Here, the liquidated damages clause of the Master Services Agreement is unenforceable because it is a penalty. Since the cost of the colocation services to be provided by Perseus is readily ascertainable from the fee schedule attached to the Service Order Form, Perseus cannot claim that its damages were impossible to determine at the time it and Indy executed the Service Order Form. Further, the liquidated damages amount is $1,250,650, when Perseus’s actual damages are approximately $170,000. Notably, the liquidated damages amount is more than seven times that of Perseus’s actual damages.
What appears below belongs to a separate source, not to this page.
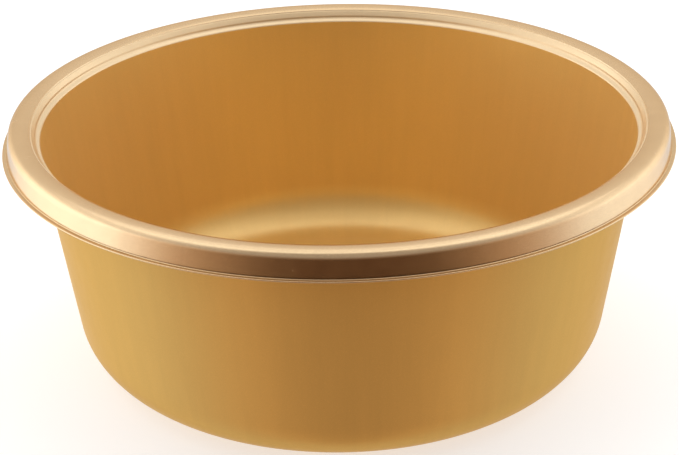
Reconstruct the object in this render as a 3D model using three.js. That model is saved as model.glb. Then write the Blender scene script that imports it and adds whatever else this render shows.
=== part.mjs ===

Liquidated damages clauses can be found in a wide array of commercial contracts. While such provisions are generally enforceable under New York law, New York courts will nullify them when the amount liquidated bears no relation to the non-breaching party’s actual damages (i.e., the damages constitute a penalty) or where the damages are readily ascertainable. Thus, parties negotiating a contract should consider whether a liquidated damages clause is reasonable and appropriate under the circumstances. As Perseus teaches, New York courts will not hesitate to strike down such provisions where the clause penalizes the party alleged to have breached the agreement.